Cavùr Una cosa fatta e che consigli portare avanti? 

Diretùr Far ruotare nelle gite del Corso gli allievi sui diversi istruttori: una volta non si faceva, i gruppi venivano formati casualmente. Poi invece ho capito quanto fosse utile che un allievo provasse istruttori e stili diversi.

Cavùr Delle tantissime gite di questi anni qual è stata la più bella? La più brutta? 

Diretùr Sono quasi sempre stato presente alle gite della Scuola, quindi in totale ho partecipato a circa 250 gite da Direttore, ma sono state tutte belle, perché non ci sono gite brutte. Il meteo può essere brutto, ma se c’è freddo, vento, nebbia, se nevica, è comunque una gita istruttiva, utile per una Scuola.

Cavùr Ed adesso che farai? Pensi mica di metterti a guardare i cantieri a Bordighera? 

Diretùr Certamente no! Farò gite per conto mio, con amici, tre, quattro volte alla settimana. Quando il Corso ricomincerà, non lascerò la Scuola: continuerò come istruttore.

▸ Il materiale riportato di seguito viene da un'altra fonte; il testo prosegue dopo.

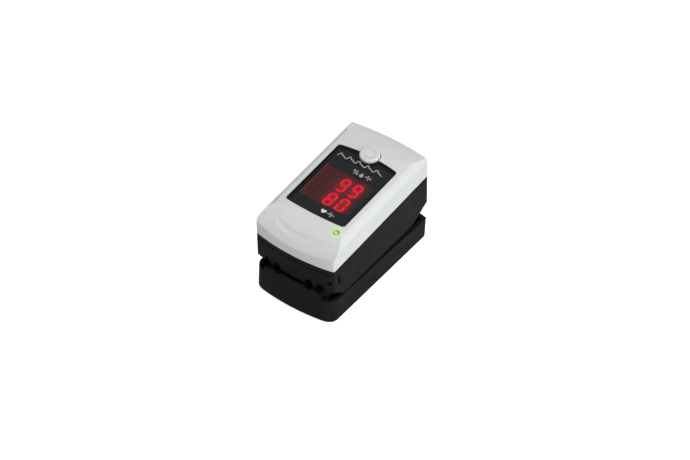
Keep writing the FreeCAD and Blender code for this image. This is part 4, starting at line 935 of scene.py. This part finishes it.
# %% Sky
SKY_LIGHT = 0.17
world = bpy.data.worlds.new("studio")
bpy.context.scene.world = world
world.use_nodes = True
tree = world.node_tree
sky = tree.nodes["Background"]
sky.inputs["Color"].default_value = (1, 1, 1, 1)
rays = add(tree, "ShaderNodeLightPath")
seen = math_node(tree, "MAXIMUM", rays.outputs["Is Camera Ray"],
                 rays.outputs["Is Transmission Ray"])
level = add(tree, "ShaderNodeMapRange", inputs={"To Min": SKY_LIGHT, "To Max": 1.0})
tree.links.new(seen, level.inputs["Value"])
tree.links.new(level.outputs[0], sky.inputs["Strength"])
print("sky gives", SKY_LIGHT, "to the object")

# %% Lamps
def lamp(name, place, aim, size, power):
    """A square soft box at place, turned to aim, all in metres."""
    data = bpy.data.lights.new(name, "AREA")
    data.shape = "SQUARE"
    data.size = size
    data.energy = power
    box = bpy.data.objects.new(name, data)
    bpy.context.scene.collection.objects.link(box)
    box.location = place
    box.rotation_euler = (Vector(aim) - Vector(place)).to_track_quat("-Z", "Y").to_euler()
    return box


centre = (0, 0, 0.018)
key = lamp("key", (1.1, -0.28, 0.52), centre, 0.9, 10.0)
overhead = lamp("overhead", (0.2, 0.02, 1.3), centre, 1.2, 13.6)
front = lamp("front", (0.9, -1.0, 0.35), centre, 0.7, 0.3)
print("lamps:", key.data.energy, overhead.data.energy, front.data.energy, "W")

# %% [markdown]
# ## The camera
# A long lens a metre away looks down at the clip from its tail and right side. A shorter
# lens close by could frame it as well, but it would make the near end look too large.
# The camera is placed from three angles round one target: swing, rise and a slight roll.

# %% Camera
TARGET = Vector((1.589 * MM, -0.263 * MM, 16.0 * MM))
SWING = math.radians(33.5)
RISE = math.radians(43.0)
ROLL = math.radians(2.86)
DISTANCE = 1.0
LENS = 154.3
back = Vector((math.sin(SWING) * math.cos(RISE), -math.cos(SWING) * math.cos(RISE),
               math.sin(RISE)))
right = Vector((math.cos(SWING), math.sin(SWING), 0))
up = back.cross(right)
level_view = Matrix((right, up, back)).transposed()
lens_data = bpy.data.cameras.new("camera")
lens_data.sensor_width = 36.0
lens_data.lens = LENS
lens_data.clip_end = 20.0
camera = bpy.data.objects.new("camera", lens_data)
bpy.context.scene.collection.objects.link(camera)
camera.matrix_world = (Matrix.Translation(TARGET + back * DISTANCE)
                       @ level_view.to_4x4() @ Matrix.Rotation(ROLL, 4, "Z"))
bpy.context.scene.camera = camera
bpy.context.scene.view_settings.view_transform = "Standard"
print("lens", round(lens_data.lens, 1), "mm at", DISTANCE, "m")

# %% Finish
print("the scene is set up")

Concludo con una chiosa, molto personale. Dario sarà per sempre “IL” mio Direttore. E non solo per la durata del suo regno. O per la qualità o quantità dei ricordi. O dei cazziatoni, anch’essi innumerevoli. 

No, Dario sarà “IL” Direttore perché è stato un privilegio avere una “Guida”, una persona che sapeva cosa fare, in ogni occasione. Il ruolo di Direttore si adattava a Dario con assoluta naturalezza, e nello stesso tempo si percepiva il suo massimo impegno nel rivestire quel compito. Competenza ed impegno, un binomio prezioso e raro.

Il Dugono è stato una certezza; sempre presente, sempre puntuale, in mattine gelide spuntava accanto al bus nelle tenebre invernali, con la sua cartellina con i nomi. Ed io ad attendere il sospirato: “Sali Cavùr, c’è posto”, che mi consentiva di poter dormire ancora un po’ e non dover guidare.

La Scuola senza di lui oggi non sarebbe la stessa. Sono certo di interpretare il pensiero di tutti, istruttori ed allievi, nel ringrazialo di cuore per questi trent’anni.

Finisce un’Era. In bocca al lupo a chi verrà, e ci guiderà nelle tante gite che ci aspettano.